● **INSTRUCTION**
Check the listing below line by line and report how many lines hold "this", with no other words.

● **INPUT ROWS**
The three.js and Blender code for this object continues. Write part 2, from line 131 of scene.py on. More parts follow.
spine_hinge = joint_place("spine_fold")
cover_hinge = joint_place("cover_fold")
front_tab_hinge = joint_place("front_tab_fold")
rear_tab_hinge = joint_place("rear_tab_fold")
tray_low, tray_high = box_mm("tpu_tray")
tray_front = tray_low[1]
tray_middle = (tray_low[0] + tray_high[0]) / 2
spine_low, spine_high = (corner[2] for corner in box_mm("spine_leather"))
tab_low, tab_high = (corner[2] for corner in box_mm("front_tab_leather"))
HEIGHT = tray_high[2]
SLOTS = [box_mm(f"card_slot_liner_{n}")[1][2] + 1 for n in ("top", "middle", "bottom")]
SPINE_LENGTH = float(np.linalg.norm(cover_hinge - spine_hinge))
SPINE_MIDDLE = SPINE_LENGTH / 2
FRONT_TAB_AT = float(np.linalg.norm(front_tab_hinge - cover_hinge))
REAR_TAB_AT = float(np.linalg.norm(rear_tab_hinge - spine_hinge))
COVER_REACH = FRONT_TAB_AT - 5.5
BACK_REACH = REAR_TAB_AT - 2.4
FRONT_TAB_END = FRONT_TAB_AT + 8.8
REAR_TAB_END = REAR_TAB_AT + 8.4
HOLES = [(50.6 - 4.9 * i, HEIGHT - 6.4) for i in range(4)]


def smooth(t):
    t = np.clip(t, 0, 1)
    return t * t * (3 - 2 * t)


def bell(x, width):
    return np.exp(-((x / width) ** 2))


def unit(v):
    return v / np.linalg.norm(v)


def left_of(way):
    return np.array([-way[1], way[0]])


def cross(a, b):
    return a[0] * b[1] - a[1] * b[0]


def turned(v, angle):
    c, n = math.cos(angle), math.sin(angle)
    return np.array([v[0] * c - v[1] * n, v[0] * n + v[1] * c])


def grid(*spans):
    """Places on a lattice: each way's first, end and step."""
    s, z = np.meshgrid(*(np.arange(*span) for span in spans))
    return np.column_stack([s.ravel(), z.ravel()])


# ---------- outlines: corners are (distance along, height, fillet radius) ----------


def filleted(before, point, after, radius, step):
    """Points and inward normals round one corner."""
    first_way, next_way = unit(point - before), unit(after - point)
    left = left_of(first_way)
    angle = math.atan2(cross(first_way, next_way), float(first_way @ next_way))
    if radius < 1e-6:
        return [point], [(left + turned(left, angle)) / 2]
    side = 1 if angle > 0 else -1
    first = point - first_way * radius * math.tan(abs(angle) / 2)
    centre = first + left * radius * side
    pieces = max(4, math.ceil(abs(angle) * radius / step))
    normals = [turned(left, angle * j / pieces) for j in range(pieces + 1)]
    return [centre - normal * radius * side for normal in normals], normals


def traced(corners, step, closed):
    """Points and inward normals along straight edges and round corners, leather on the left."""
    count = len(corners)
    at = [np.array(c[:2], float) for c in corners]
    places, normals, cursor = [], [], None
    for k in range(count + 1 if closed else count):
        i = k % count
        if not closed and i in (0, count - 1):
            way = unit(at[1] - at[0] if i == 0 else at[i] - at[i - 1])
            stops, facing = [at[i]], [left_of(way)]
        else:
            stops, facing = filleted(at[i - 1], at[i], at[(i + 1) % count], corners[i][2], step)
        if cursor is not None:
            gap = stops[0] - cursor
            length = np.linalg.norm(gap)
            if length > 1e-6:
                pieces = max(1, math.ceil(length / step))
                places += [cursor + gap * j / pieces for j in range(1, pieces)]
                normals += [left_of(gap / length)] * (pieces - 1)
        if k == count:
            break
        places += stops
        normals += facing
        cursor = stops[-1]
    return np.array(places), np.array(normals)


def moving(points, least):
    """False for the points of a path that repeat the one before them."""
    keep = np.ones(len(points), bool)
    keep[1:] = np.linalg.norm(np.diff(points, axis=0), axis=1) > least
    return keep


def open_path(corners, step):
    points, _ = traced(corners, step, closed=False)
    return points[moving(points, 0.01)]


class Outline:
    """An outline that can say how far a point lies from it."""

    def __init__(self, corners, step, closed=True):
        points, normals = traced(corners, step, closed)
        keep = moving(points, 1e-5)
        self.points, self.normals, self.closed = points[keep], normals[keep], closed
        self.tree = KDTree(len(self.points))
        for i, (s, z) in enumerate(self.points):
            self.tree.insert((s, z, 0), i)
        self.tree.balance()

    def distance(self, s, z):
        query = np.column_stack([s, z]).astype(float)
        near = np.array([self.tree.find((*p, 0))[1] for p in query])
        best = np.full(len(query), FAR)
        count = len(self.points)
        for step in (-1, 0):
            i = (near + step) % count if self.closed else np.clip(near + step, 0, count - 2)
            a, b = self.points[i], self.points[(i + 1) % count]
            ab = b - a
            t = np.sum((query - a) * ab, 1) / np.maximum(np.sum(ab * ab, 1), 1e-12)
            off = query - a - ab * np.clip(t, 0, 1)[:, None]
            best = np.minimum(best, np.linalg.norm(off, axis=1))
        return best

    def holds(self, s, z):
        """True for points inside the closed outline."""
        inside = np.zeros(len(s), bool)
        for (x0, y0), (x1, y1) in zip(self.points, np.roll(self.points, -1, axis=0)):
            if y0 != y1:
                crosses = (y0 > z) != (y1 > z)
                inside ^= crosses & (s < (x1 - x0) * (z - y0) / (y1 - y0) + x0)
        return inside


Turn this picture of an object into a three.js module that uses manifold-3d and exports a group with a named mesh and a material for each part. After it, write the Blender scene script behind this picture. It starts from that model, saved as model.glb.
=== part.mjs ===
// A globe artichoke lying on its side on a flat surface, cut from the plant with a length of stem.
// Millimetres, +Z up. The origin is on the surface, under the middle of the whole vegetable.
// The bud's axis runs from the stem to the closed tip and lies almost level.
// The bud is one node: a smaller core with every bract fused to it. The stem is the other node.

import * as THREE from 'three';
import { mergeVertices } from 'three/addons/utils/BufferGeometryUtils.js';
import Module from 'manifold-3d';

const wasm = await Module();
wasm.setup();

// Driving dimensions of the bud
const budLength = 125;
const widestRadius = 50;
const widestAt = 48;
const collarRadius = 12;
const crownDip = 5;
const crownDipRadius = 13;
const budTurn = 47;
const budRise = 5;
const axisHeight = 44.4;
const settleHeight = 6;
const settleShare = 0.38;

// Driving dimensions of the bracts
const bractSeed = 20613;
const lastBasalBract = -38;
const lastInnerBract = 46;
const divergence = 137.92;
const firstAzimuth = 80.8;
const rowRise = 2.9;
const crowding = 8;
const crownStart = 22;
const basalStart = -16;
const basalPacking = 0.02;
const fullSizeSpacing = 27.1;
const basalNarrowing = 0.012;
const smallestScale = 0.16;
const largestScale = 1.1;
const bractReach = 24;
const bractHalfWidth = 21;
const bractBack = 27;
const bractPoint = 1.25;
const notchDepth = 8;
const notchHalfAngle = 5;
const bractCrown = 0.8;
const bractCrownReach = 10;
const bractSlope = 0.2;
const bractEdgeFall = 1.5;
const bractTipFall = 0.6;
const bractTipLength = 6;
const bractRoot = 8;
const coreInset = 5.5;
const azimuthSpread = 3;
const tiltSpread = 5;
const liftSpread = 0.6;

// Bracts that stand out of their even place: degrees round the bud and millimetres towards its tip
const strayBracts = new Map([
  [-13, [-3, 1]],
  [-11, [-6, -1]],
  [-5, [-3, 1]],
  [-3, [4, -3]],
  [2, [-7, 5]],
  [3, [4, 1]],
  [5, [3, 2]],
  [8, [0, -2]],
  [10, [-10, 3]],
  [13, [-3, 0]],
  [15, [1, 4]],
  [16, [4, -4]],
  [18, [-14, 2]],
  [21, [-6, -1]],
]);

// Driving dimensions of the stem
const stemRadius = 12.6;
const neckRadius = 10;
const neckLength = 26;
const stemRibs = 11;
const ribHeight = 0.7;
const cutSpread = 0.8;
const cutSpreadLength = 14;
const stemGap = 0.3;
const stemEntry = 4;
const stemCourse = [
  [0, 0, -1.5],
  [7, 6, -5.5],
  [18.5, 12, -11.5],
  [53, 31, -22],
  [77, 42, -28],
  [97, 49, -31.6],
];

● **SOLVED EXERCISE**
2